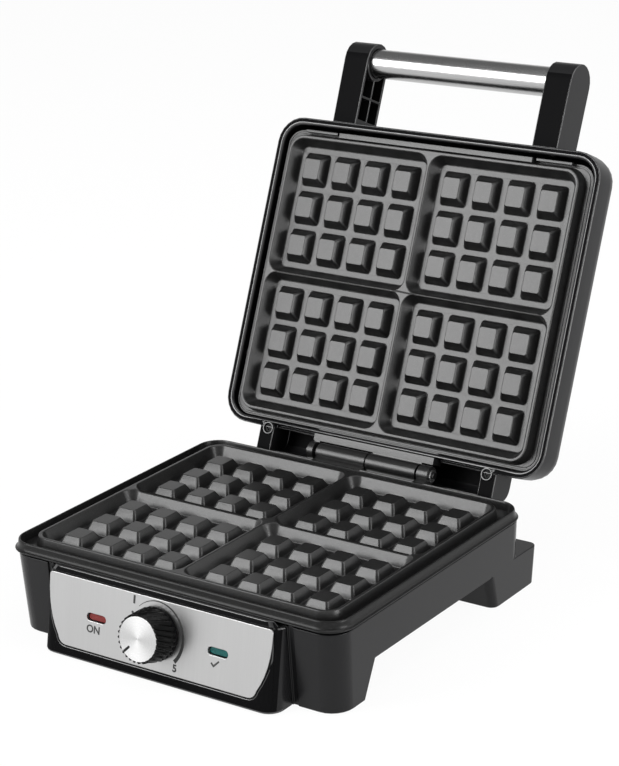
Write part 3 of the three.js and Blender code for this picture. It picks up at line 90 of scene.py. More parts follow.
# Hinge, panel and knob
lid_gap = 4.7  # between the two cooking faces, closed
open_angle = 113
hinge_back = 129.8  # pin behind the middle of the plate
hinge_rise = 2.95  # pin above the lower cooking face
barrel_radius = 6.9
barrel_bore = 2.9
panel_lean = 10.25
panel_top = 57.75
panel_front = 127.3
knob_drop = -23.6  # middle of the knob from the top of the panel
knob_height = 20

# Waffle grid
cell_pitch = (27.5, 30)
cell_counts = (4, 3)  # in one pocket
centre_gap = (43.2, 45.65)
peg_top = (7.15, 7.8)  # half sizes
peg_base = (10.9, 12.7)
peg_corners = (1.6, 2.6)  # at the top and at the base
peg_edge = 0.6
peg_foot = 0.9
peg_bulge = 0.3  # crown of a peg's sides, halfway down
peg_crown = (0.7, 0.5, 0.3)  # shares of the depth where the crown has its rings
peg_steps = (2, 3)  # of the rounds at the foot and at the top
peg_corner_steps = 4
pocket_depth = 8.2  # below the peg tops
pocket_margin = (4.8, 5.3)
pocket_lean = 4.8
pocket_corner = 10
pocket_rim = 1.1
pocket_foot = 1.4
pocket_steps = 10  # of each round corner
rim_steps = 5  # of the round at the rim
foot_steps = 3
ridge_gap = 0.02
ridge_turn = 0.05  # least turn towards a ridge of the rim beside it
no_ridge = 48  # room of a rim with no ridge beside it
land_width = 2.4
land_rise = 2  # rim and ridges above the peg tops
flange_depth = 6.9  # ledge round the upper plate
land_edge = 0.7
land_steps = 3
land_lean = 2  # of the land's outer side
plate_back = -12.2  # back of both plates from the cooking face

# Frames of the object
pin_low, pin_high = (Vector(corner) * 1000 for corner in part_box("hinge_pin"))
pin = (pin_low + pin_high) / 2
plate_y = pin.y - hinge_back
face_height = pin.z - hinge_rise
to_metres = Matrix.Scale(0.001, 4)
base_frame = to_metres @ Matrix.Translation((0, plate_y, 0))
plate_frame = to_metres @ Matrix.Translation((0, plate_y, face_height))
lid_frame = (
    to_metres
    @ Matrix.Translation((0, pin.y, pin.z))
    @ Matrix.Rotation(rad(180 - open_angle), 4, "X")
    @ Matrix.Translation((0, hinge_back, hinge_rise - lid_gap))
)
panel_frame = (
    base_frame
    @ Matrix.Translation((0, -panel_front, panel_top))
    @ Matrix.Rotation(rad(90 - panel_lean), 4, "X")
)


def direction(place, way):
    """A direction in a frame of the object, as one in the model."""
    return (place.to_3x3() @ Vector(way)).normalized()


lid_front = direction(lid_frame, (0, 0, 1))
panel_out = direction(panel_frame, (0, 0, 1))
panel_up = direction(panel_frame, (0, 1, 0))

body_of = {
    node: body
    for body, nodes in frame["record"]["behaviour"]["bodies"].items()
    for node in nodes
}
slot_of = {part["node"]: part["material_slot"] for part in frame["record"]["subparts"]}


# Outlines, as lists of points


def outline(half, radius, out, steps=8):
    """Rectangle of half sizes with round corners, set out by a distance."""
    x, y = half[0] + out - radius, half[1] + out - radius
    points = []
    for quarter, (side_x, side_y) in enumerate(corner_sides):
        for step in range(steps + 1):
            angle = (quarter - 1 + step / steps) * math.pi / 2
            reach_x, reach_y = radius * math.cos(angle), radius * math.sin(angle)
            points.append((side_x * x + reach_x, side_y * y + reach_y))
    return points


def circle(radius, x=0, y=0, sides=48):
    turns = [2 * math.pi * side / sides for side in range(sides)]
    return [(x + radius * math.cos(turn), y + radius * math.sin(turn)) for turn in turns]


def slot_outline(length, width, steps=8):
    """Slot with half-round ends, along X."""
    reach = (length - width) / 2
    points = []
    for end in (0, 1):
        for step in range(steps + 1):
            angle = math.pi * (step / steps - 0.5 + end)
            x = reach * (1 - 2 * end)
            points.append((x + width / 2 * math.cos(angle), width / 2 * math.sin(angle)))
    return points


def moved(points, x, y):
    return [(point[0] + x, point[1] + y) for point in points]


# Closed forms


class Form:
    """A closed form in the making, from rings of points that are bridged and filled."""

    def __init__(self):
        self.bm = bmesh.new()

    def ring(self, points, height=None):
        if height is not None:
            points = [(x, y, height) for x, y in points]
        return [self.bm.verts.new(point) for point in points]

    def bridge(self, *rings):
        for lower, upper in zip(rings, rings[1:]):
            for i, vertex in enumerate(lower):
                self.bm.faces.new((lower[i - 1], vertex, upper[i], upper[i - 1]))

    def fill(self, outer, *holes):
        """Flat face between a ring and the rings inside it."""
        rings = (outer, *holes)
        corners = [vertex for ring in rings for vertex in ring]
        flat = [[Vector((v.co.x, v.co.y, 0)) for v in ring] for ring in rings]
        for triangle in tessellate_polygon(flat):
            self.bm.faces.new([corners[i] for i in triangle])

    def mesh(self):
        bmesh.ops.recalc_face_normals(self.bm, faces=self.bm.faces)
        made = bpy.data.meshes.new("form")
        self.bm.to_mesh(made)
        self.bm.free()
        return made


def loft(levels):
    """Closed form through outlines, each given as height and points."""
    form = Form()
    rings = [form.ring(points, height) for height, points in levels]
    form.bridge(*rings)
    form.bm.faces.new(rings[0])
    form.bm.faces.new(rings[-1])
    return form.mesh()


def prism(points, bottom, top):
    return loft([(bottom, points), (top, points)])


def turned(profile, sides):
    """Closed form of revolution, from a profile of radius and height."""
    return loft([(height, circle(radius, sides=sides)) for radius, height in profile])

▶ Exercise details
Write down again the exact lines running from the beginning of the data to the line containing "knob_height = 20", with both ends included.

▶ Response below
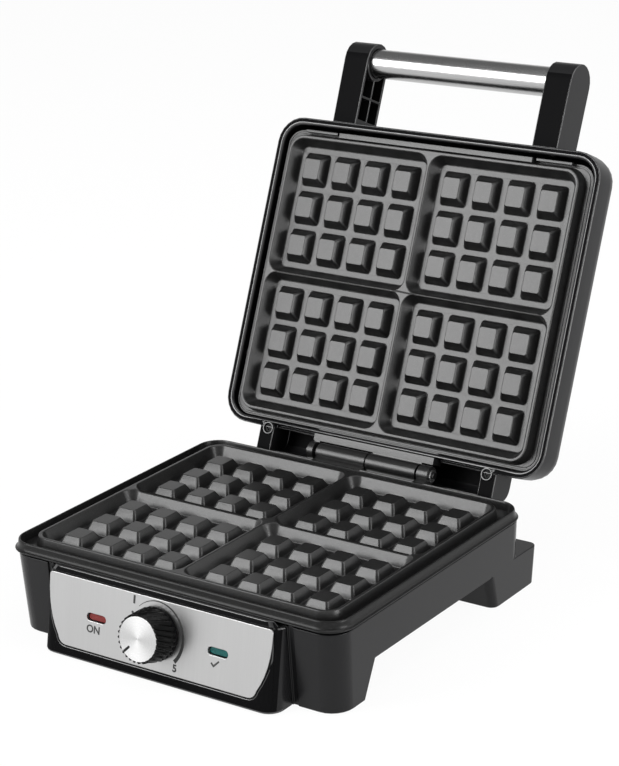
Write part 3 of the three.js and Blender code for this picture. It picks up at line 90 of scene.py. More parts follow.
# Hinge, panel and knob
lid_gap = 4.7  # between the two cooking faces, closed
open_angle = 113
hinge_back = 129.8  # pin behind the middle of the plate
hinge_rise = 2.95  # pin above the lower cooking face
barrel_radius = 6.9
barrel_bore = 2.9
panel_lean = 10.25
panel_top = 57.75
panel_front = 127.3
knob_drop = -23.6  # middle of the knob from the top of the panel
knob_height = 20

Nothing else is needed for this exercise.